***** Data for the task

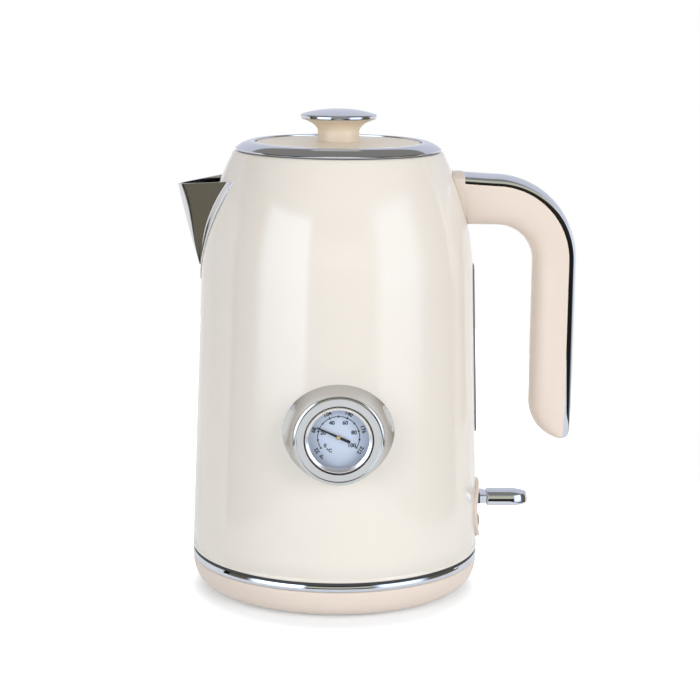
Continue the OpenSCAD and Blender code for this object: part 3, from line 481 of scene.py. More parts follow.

**********
***** Data for the task

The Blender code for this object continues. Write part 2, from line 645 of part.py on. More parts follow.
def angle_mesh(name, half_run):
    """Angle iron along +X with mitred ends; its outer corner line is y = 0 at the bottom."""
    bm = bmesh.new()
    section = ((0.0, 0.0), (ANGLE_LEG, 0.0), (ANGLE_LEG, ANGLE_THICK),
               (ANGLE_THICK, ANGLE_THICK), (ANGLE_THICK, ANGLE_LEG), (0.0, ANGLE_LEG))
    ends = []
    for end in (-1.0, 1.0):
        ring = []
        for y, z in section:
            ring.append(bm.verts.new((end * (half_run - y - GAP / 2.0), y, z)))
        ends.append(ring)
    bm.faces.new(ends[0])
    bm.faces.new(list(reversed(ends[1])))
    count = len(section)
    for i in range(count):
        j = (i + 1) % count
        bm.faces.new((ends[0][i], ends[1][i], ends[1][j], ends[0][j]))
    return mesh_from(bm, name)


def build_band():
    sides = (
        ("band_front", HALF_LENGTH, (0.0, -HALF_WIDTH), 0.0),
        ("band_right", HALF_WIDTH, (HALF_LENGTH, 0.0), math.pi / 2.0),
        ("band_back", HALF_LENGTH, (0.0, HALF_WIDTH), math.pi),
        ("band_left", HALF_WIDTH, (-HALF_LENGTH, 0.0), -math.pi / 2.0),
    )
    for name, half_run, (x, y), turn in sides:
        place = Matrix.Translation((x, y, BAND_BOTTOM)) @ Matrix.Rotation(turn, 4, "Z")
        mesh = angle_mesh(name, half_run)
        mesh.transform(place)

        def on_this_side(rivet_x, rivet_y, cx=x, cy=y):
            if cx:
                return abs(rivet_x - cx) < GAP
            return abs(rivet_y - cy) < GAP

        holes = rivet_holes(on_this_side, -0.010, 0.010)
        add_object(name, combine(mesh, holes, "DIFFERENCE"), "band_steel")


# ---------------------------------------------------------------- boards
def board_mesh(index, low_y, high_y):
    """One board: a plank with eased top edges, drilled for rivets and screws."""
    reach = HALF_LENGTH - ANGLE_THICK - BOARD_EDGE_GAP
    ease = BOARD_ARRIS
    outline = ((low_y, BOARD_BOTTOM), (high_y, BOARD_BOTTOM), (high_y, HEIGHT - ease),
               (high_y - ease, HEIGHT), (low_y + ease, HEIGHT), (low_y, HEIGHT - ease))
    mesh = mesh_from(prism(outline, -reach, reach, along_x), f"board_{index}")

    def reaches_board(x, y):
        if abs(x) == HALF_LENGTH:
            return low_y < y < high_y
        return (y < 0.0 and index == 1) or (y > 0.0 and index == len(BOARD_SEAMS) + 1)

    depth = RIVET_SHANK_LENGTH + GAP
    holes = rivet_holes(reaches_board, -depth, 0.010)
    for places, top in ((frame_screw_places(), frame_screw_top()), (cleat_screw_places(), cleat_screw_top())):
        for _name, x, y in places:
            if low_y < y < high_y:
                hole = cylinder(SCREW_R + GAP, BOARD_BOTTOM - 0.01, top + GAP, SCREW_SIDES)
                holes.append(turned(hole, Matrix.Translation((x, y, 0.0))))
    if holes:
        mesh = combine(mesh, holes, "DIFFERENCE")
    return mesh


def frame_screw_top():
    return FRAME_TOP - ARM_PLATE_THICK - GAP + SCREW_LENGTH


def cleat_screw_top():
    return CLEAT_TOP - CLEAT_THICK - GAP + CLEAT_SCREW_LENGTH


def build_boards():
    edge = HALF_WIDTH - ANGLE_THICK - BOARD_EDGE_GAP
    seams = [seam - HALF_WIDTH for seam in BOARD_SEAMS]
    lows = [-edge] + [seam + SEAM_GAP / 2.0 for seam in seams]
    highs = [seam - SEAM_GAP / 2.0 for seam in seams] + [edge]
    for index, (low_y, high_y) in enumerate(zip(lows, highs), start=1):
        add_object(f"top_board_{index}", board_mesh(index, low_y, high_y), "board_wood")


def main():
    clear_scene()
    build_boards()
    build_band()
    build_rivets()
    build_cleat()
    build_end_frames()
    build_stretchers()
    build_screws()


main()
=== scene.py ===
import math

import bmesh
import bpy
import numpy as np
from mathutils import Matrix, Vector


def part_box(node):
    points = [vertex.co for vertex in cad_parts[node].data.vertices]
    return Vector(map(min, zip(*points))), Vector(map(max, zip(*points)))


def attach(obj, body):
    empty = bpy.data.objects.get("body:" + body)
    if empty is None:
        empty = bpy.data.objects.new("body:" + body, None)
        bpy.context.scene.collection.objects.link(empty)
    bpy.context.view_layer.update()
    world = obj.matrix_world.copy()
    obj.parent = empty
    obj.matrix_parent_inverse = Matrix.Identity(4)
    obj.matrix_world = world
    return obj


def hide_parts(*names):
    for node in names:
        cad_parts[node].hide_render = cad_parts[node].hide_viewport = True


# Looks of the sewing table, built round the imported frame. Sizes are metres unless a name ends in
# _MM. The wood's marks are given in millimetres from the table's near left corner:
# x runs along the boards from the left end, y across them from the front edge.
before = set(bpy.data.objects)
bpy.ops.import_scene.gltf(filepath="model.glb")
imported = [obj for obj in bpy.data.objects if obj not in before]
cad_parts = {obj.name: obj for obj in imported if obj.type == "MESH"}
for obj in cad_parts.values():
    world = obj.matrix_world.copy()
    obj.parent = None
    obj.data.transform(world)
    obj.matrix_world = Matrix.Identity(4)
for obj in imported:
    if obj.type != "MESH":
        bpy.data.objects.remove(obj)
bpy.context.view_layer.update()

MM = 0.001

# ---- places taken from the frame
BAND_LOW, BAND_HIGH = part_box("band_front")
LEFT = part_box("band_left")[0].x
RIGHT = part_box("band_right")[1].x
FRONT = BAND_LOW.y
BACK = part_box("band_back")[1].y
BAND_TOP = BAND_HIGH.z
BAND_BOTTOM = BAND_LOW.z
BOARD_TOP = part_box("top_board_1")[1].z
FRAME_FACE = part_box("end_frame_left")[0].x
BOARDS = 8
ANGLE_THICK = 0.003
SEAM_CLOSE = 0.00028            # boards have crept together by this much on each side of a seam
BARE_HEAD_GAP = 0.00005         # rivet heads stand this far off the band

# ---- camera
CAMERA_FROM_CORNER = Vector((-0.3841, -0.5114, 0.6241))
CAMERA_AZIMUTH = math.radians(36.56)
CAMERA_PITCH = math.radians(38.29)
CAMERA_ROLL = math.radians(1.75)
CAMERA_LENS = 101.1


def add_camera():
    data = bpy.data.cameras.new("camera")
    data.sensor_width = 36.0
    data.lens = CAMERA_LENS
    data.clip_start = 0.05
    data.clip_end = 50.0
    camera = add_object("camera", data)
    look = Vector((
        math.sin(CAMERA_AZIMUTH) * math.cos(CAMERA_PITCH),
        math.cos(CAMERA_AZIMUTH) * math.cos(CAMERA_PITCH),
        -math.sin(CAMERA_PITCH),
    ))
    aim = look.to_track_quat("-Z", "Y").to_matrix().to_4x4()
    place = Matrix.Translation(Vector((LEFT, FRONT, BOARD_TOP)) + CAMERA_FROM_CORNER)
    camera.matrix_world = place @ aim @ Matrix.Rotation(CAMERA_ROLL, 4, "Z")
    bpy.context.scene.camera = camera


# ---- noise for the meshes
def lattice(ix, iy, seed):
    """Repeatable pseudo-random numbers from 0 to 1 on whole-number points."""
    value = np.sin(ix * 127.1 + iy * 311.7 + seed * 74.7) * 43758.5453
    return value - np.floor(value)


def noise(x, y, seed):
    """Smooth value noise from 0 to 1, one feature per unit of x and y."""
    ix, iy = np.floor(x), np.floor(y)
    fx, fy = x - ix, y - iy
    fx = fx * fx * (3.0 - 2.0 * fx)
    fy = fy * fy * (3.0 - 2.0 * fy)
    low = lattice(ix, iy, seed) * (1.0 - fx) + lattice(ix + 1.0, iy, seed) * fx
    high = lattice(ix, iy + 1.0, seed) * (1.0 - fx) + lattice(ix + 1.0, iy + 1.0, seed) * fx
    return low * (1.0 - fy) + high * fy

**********

Given instruction. This exercise asks for the lines from the line with "for index, (low_y, high_y)" to the line with "if empty is", both lines included, set down exactly and with nothing else.

The output.
    for index, (low_y, high_y) in enumerate(zip(lows, highs), start=1):
        add_object(f"top_board_{index}", board_mesh(index, low_y, high_y), "board_wood")


def main():
    clear_scene()
    build_boards()
    build_band()
    build_rivets()
    build_cleat()
    build_end_frames()
    build_stretchers()
    build_screws()


main()
=== scene.py ===
import math

import bmesh
import bpy
import numpy as np
from mathutils import Matrix, Vector


def part_box(node):
    points = [vertex.co for vertex in cad_parts[node].data.vertices]
    return Vector(map(min, zip(*points))), Vector(map(max, zip(*points)))


def attach(obj, body):
    empty = bpy.data.objects.get("body:" + body)
    if empty is None:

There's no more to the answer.